The survey adds to building evidence that not enough internal medicine or family practice doctors are trained or practicing in the United States, although there are plenty of specialist physicians.
The Physicians' Foundation, mailed surveys to 270,000 primary care doctors and 50,000 practicing specialists. The 12,000 answers are considered representative of doctors as a whole, the group said, with a margin of error of about 1 percent. It found that 78 percent of those who answered believe there is a shortage of primary care doctors.
More than 90 percent said the time they devote to non-clinical paperwork has increased in the last three years and 63 percent said this has caused them to spend less time with each patient.
Eleven percent said they plan to retire and 13 percent said they plan to seek a job that removes them from active patient care. Twenty percent said they will cut back on patients seen and 10 percent plan to move to part-time work. Seventy six percent of physicians said they are working at "full capacity" or "overextended and overworked". "

Why does this matter to you? Obama and the Democratic Congress will at some point address the issue of healthcare reform, and their plan is to provide insurance to 47 million new patients, including illegal immigrants.
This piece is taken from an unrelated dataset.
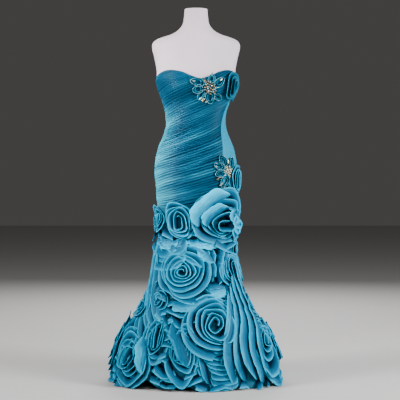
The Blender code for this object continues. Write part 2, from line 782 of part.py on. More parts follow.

Most of these already get free care, although their primary care tends to come from the emergency room MD. Once these 47 million new patients are insured, they will get their primary care where the insured do- with a primary care doctor in their community. With PC's leaving the profession in droves, who is going to absorb all of these new patients?

There simply are not enough incentives for medical students to choose primary care as their profession. Most choose a specialty, which offers much greater pay (in many cases double or triple what primary care doctors make). Part of this choice is dictated by the enormous costs of medical education, which can leave a new doctor $250,000 in debt. That's a tough burden when you are 30 or more years old and are at the point where you might want to start a family and buy a house. Part of the choice to choose a specialty over primary care is that it is stressful, and requires one to keep up on a huge range of medical topics from infectious disease to cardiology. As the gatekeepers of medicine, they have to know enough about every disease in order to provide the correct care or triage to the appropriate specialist. Not an easy task. Over time, the burden and stress simply wears down even the most idealistic and enthusiastic doctors.

If Obama wants to reform healthcare, he'd better realize that electronic record keeping is not going to solve the problem of what is driving doctors from primary care. Because if he doesn't, we'll all be waiting in very, very long lines to see our doctors.